▶ Stated goal:
Write out exactly the lines of the entries below from the one holding "Turn this picture" to the one holding "and bite valve.", inclusive, and leave out all other lines.

========================

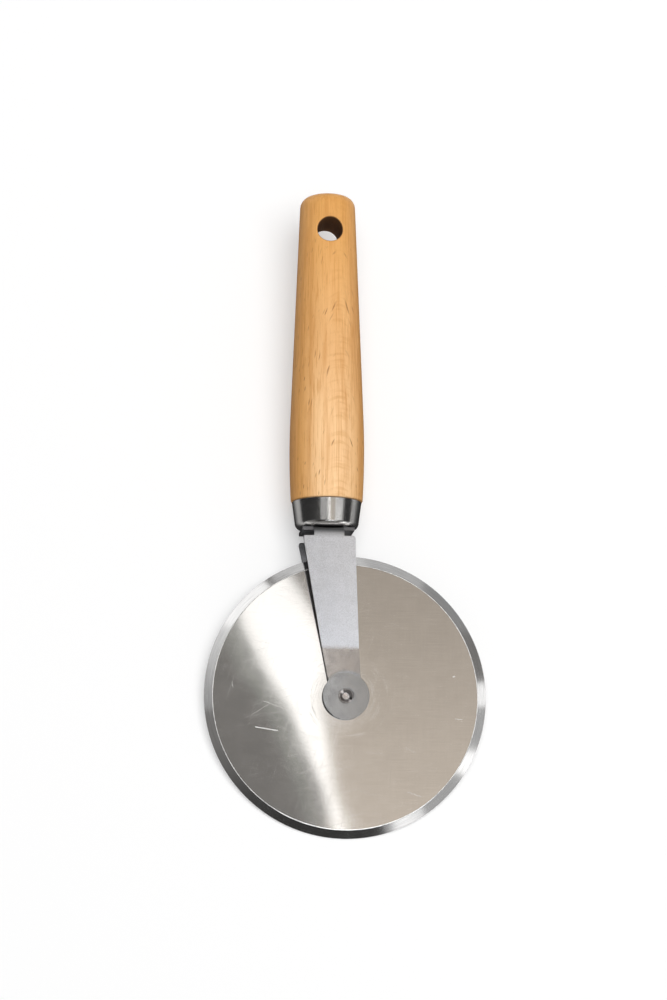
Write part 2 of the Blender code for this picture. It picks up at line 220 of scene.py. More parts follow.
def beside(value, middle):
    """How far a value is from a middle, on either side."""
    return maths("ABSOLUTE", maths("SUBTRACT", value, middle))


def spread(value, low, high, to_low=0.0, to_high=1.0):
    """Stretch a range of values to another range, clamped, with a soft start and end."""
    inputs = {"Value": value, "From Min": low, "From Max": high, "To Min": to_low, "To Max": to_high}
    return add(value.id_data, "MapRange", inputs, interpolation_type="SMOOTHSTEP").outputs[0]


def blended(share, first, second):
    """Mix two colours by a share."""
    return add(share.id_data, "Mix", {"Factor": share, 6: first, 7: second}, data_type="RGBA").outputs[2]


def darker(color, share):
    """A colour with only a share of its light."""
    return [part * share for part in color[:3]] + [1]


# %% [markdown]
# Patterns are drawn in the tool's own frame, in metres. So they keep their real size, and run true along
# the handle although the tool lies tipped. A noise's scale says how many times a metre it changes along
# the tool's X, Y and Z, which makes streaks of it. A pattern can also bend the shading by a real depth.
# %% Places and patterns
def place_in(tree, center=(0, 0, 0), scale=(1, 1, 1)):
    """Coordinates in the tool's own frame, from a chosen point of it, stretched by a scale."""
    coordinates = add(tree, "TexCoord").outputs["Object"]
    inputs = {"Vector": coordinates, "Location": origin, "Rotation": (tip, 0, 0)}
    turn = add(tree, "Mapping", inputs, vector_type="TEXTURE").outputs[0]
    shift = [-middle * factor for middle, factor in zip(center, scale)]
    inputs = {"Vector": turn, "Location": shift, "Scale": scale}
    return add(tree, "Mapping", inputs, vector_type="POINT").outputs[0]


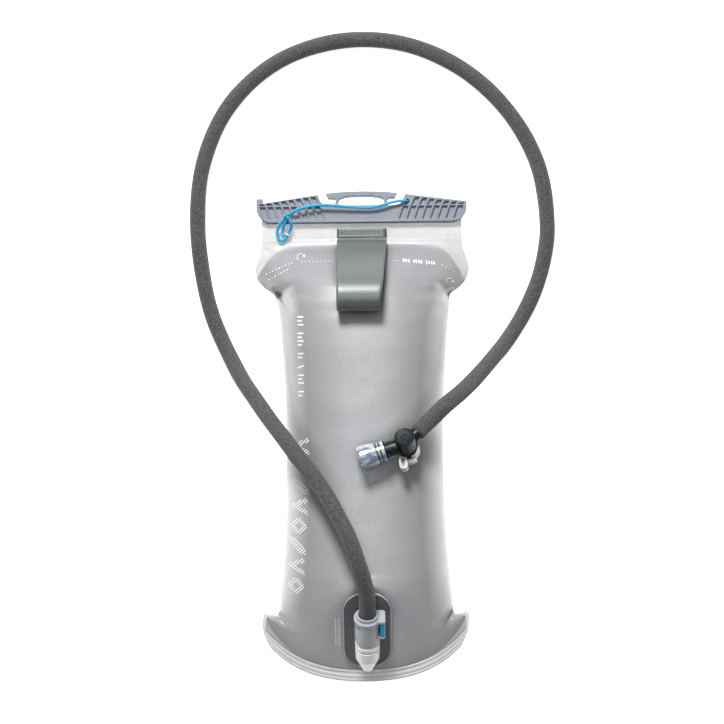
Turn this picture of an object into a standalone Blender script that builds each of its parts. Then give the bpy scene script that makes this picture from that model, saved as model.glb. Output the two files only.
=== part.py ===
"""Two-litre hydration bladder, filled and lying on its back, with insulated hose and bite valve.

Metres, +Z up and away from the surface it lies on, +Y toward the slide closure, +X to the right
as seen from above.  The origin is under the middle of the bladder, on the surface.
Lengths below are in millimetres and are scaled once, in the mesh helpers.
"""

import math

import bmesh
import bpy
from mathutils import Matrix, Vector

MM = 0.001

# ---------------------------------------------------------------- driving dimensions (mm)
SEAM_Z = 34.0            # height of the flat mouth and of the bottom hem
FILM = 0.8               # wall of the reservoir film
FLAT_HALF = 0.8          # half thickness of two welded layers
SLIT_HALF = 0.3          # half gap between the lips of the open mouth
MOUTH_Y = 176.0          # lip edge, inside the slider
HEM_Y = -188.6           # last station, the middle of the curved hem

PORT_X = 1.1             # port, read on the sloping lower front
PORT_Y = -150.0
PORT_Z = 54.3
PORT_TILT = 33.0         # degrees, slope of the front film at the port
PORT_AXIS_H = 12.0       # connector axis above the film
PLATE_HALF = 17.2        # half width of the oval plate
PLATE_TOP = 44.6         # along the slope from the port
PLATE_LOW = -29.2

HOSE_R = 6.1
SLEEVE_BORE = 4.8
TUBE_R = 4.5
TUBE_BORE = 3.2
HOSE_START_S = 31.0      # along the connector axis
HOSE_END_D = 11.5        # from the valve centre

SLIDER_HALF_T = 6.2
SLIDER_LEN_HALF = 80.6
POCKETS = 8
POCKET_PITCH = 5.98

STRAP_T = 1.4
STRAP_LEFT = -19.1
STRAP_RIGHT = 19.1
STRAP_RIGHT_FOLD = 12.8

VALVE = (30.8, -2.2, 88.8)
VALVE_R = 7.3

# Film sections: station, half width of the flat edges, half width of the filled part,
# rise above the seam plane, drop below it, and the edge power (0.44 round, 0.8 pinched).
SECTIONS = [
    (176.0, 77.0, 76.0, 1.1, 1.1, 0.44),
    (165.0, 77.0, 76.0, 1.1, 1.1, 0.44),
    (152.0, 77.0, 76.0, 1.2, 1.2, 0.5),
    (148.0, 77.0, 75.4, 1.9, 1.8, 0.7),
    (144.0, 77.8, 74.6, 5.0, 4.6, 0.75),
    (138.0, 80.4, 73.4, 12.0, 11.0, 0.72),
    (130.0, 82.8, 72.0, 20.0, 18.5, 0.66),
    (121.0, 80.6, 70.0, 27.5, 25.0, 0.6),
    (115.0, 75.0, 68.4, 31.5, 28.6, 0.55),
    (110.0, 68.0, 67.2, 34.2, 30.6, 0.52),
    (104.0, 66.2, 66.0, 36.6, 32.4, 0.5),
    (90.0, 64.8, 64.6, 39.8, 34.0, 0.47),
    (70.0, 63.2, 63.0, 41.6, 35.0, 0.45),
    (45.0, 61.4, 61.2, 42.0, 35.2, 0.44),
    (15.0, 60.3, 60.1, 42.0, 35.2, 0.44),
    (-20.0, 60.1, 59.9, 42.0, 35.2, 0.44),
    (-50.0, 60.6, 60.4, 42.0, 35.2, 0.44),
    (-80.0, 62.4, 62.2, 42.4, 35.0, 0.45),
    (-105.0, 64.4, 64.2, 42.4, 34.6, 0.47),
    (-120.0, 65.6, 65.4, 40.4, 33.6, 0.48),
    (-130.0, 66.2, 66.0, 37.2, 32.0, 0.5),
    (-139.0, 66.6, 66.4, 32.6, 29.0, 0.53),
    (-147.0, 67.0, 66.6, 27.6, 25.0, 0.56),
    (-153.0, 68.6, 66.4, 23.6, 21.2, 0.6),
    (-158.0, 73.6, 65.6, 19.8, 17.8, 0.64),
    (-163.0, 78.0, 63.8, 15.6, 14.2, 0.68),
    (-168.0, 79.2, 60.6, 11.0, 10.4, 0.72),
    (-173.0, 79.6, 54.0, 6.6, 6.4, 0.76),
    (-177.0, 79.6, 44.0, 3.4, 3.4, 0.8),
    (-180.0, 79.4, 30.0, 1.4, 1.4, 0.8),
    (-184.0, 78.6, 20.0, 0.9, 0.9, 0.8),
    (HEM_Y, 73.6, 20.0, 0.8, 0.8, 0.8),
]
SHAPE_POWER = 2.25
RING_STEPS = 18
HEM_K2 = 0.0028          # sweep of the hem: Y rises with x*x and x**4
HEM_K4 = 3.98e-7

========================

▶ Written response:
Turn this picture of an object into a standalone Blender script that builds each of its parts. Then give the bpy scene script that makes this picture from that model, saved as model.glb. Output the two files only.
=== part.py ===
"""Two-litre hydration bladder, filled and lying on its back, with insulated hose and bite valve.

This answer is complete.